/---
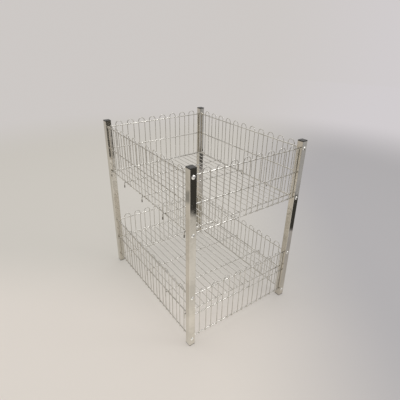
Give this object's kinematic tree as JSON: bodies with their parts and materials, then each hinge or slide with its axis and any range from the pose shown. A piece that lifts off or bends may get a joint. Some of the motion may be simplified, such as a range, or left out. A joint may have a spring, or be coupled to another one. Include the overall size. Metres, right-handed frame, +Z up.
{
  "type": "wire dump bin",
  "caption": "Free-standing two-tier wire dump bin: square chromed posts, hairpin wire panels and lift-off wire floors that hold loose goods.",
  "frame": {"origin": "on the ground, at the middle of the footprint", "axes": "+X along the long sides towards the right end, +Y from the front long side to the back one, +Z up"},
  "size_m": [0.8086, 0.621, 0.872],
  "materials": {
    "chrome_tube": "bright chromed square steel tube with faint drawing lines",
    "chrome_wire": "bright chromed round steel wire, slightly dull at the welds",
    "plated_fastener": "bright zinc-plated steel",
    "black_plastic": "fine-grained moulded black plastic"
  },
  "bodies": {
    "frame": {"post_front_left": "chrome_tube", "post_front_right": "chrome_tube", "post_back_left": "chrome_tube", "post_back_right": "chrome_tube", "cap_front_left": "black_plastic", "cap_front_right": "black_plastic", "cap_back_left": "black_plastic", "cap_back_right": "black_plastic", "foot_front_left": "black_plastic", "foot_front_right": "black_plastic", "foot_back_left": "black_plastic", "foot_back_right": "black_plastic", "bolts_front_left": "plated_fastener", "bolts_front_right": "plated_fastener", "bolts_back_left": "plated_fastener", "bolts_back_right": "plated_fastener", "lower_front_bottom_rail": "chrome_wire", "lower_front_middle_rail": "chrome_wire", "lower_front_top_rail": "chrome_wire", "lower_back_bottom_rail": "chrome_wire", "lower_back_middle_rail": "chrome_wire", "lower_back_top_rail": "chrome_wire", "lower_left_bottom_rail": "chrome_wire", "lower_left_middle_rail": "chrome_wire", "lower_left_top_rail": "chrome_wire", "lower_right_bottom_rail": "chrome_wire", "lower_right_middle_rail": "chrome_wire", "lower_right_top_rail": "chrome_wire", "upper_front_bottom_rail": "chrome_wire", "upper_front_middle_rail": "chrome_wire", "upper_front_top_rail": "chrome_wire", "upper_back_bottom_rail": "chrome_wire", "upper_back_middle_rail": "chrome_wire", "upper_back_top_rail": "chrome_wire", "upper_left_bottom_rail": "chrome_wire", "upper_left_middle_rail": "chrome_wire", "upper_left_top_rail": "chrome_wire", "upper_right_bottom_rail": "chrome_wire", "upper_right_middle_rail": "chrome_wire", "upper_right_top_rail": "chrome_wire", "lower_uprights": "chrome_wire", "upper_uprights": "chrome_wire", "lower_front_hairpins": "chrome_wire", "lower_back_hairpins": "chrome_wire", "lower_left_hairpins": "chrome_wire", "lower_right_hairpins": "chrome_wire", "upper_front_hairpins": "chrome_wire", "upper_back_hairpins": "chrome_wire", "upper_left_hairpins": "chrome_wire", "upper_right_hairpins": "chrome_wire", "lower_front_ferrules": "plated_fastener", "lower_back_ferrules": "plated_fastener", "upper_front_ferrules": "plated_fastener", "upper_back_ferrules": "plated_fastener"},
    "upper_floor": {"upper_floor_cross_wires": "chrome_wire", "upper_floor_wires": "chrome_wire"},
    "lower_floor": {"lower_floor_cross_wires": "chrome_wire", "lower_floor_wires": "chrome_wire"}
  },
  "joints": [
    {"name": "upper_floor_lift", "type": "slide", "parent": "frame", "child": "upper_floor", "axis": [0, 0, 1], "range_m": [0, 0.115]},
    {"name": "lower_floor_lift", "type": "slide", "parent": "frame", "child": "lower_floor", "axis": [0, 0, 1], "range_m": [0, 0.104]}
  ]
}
\---
## SET PROBLEM
Take the listing above and write it out again exactly.

## EXPECTED ANSWER
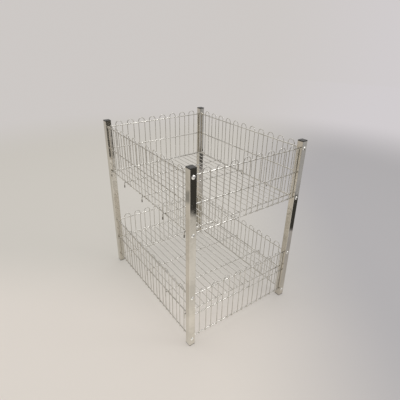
Give this object's kinematic tree as JSON: bodies with their parts and materials, then each hinge or slide with its axis and any range from the pose shown. A piece that lifts off or bends may get a joint. Some of the motion may be simplified, such as a range, or left out. A joint may have a spring, or be coupled to another one. Include the overall size. Metres, right-handed frame, +Z up.
{
  "type": "wire dump bin",
  "caption": "Free-standing two-tier wire dump bin: square chromed posts, hairpin wire panels and lift-off wire floors that hold loose goods.",
  "frame": {"origin": "on the ground, at the middle of the footprint", "axes": "+X along the long sides towards the right end, +Y from the front long side to the back one, +Z up"},
  "size_m": [0.8086, 0.621, 0.872],
  "materials": {
    "chrome_tube": "bright chromed square steel tube with faint drawing lines",
    "chrome_wire": "bright chromed round steel wire, slightly dull at the welds",
    "plated_fastener": "bright zinc-plated steel",
    "black_plastic": "fine-grained moulded black plastic"
  },
  "bodies": {
    "frame": {"post_front_left": "chrome_tube", "post_front_right": "chrome_tube", "post_back_left": "chrome_tube", "post_back_right": "chrome_tube", "cap_front_left": "black_plastic", "cap_front_right": "black_plastic", "cap_back_left": "black_plastic", "cap_back_right": "black_plastic", "foot_front_left": "black_plastic", "foot_front_right": "black_plastic", "foot_back_left": "black_plastic", "foot_back_right": "black_plastic", "bolts_front_left": "plated_fastener", "bolts_front_right": "plated_fastener", "bolts_back_left": "plated_fastener", "bolts_back_right": "plated_fastener", "lower_front_bottom_rail": "chrome_wire", "lower_front_middle_rail": "chrome_wire", "lower_front_top_rail": "chrome_wire", "lower_back_bottom_rail": "chrome_wire", "lower_back_middle_rail": "chrome_wire", "lower_back_top_rail": "chrome_wire", "lower_left_bottom_rail": "chrome_wire", "lower_left_middle_rail": "chrome_wire", "lower_left_top_rail": "chrome_wire", "lower_right_bottom_rail": "chrome_wire", "lower_right_middle_rail": "chrome_wire", "lower_right_top_rail": "chrome_wire", "upper_front_bottom_rail": "chrome_wire", "upper_front_middle_rail": "chrome_wire", "upper_front_top_rail": "chrome_wire", "upper_back_bottom_rail": "chrome_wire", "upper_back_middle_rail": "chrome_wire", "upper_back_top_rail": "chrome_wire", "upper_left_bottom_rail": "chrome_wire", "upper_left_middle_rail": "chrome_wire", "upper_left_top_rail": "chrome_wire", "upper_right_bottom_rail": "chrome_wire", "upper_right_middle_rail": "chrome_wire", "upper_right_top_rail": "chrome_wire", "lower_uprights": "chrome_wire", "upper_uprights": "chrome_wire", "lower_front_hairpins": "chrome_wire", "lower_back_hairpins": "chrome_wire", "lower_left_hairpins": "chrome_wire", "lower_right_hairpins": "chrome_wire", "upper_front_hairpins": "chrome_wire", "upper_back_hairpins": "chrome_wire", "upper_left_hairpins": "chrome_wire", "upper_right_hairpins": "chrome_wire", "lower_front_ferrules": "plated_fastener", "lower_back_ferrules": "plated_fastener", "upper_front_ferrules": "plated_fastener", "upper_back_ferrules": "plated_fastener"},
    "upper_floor": {"upper_floor_cross_wires": "chrome_wire", "upper_floor_wires": "chrome_wire"},
    "lower_floor": {"lower_floor_cross_wires": "chrome_wire", "lower_floor_wires": "chrome_wire"}
  },
  "joints": [
    {"name": "upper_floor_lift", "type": "slide", "parent": "frame", "child": "upper_floor", "axis": [0, 0, 1], "range_m": [0, 0.115]},
    {"name": "lower_floor_lift", "type": "slide", "parent": "frame", "child": "lower_floor", "axis": [0, 0, 1], "range_m": [0, 0.104]}
  ]
}